[WHAT IS NEEDED] Every line must be returned precisely as it is written.

[RECORDS TO PROCESS]
§ §
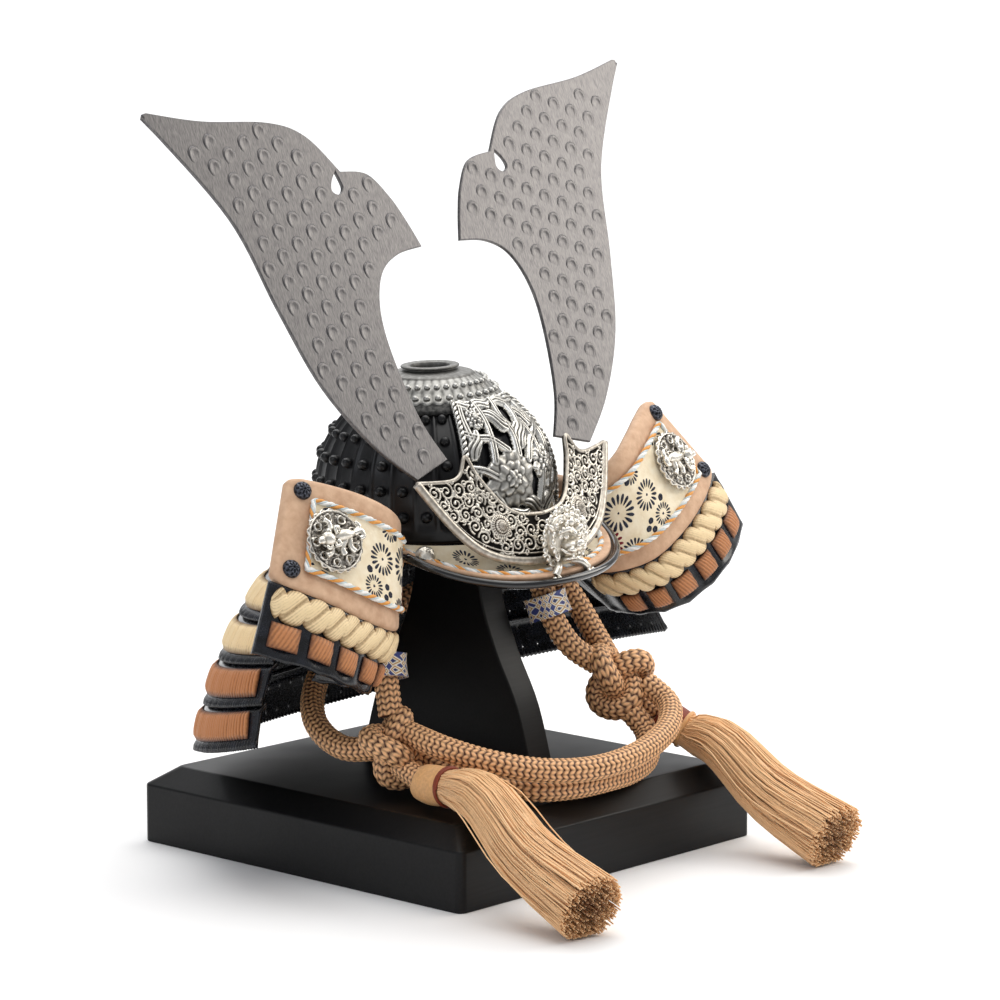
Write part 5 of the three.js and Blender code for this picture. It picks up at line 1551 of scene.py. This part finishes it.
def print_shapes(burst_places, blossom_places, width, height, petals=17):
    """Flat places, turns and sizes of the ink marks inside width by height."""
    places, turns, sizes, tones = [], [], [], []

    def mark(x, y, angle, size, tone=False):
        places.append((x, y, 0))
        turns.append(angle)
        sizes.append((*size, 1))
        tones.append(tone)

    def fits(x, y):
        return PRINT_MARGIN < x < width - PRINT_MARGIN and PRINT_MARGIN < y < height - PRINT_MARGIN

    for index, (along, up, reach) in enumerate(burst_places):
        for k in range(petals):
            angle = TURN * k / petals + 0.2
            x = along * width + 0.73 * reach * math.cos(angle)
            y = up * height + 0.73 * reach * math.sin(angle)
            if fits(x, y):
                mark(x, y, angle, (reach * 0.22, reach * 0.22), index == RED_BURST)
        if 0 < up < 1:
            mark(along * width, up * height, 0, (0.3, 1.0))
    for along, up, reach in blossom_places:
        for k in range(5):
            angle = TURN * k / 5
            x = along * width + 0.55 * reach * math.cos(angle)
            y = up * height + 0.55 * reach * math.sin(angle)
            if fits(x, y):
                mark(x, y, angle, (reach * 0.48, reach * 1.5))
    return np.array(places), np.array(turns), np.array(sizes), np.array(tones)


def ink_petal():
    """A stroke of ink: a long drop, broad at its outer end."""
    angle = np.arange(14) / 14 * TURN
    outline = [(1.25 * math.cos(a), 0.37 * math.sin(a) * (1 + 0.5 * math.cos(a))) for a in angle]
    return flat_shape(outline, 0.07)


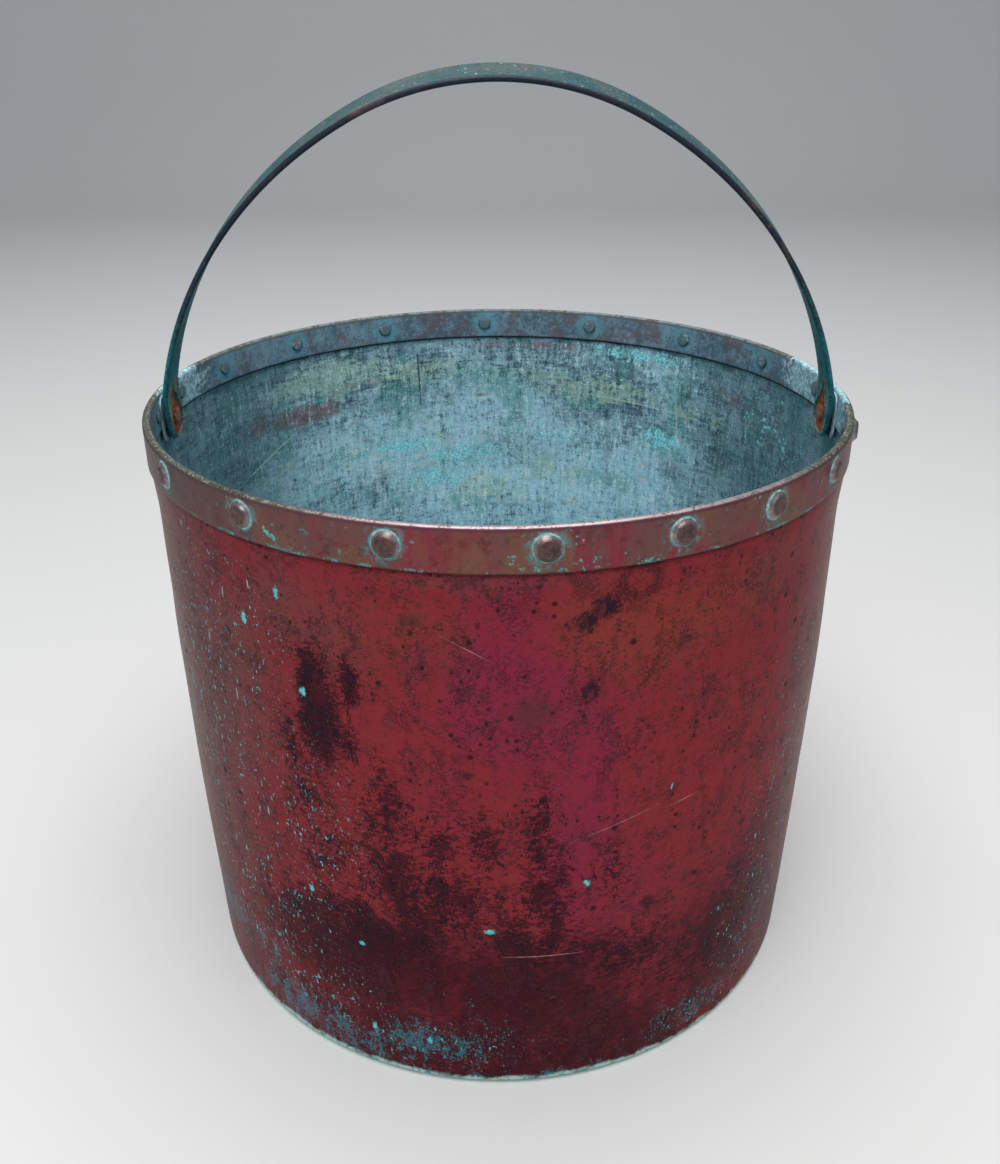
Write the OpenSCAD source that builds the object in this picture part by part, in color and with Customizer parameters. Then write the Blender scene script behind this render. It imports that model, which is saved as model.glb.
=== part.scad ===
§ §
[RESULT]
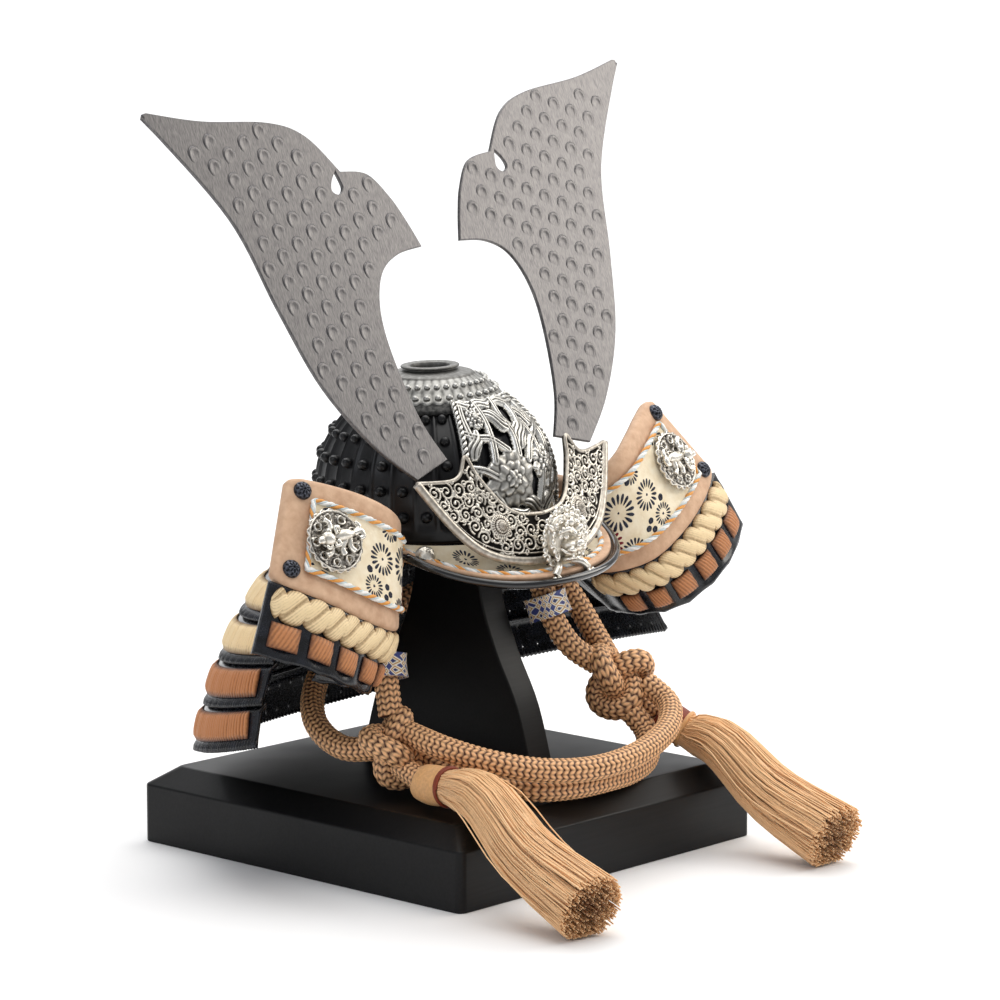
Write part 5 of the three.js and Blender code for this picture. It picks up at line 1551 of scene.py. This part finishes it.
def print_shapes(burst_places, blossom_places, width, height, petals=17):
    """Flat places, turns and sizes of the ink marks inside width by height."""
    places, turns, sizes, tones = [], [], [], []

    def mark(x, y, angle, size, tone=False):
        places.append((x, y, 0))
        turns.append(angle)
        sizes.append((*size, 1))
        tones.append(tone)

    def fits(x, y):
        return PRINT_MARGIN < x < width - PRINT_MARGIN and PRINT_MARGIN < y < height - PRINT_MARGIN

    for index, (along, up, reach) in enumerate(burst_places):
        for k in range(petals):
            angle = TURN * k / petals + 0.2
            x = along * width + 0.73 * reach * math.cos(angle)
            y = up * height + 0.73 * reach * math.sin(angle)
            if fits(x, y):
                mark(x, y, angle, (reach * 0.22, reach * 0.22), index == RED_BURST)
        if 0 < up < 1:
            mark(along * width, up * height, 0, (0.3, 1.0))
    for along, up, reach in blossom_places:
        for k in range(5):
            angle = TURN * k / 5
            x = along * width + 0.55 * reach * math.cos(angle)
            y = up * height + 0.55 * reach * math.sin(angle)
            if fits(x, y):
                mark(x, y, angle, (reach * 0.48, reach * 1.5))
    return np.array(places), np.array(turns), np.array(sizes), np.array(tones)


def ink_petal():
    """A stroke of ink: a long drop, broad at its outer end."""
    angle = np.arange(14) / 14 * TURN
    outline = [(1.25 * math.cos(a), 0.37 * math.sin(a) * (1 + 0.5 * math.cos(a))) for a in angle]
    return flat_shape(outline, 0.07)


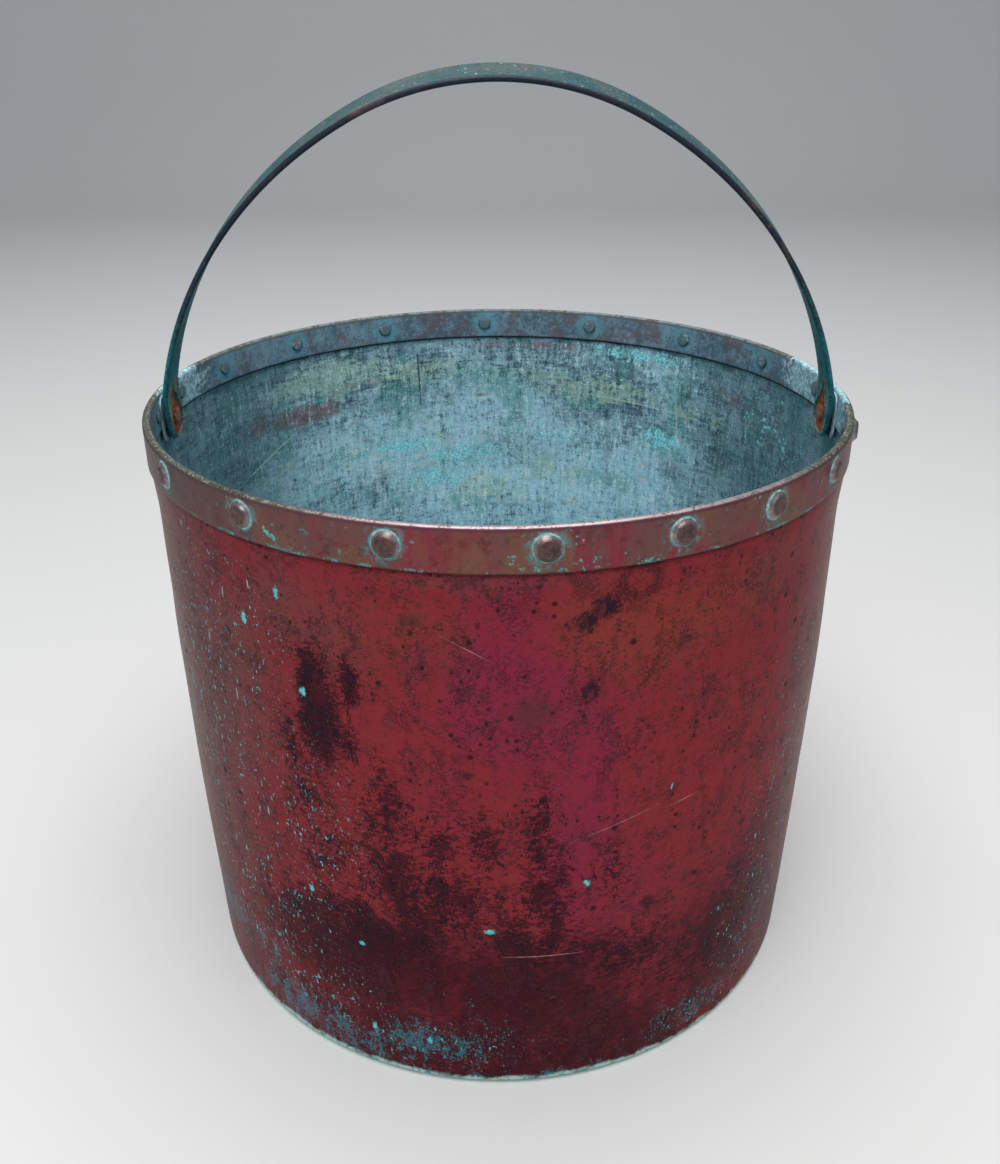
Write the OpenSCAD source that builds the object in this picture part by part, in color and with Customizer parameters. Then write the Blender scene script behind this render. It imports that model, which is saved as model.glb.
=== part.scad ===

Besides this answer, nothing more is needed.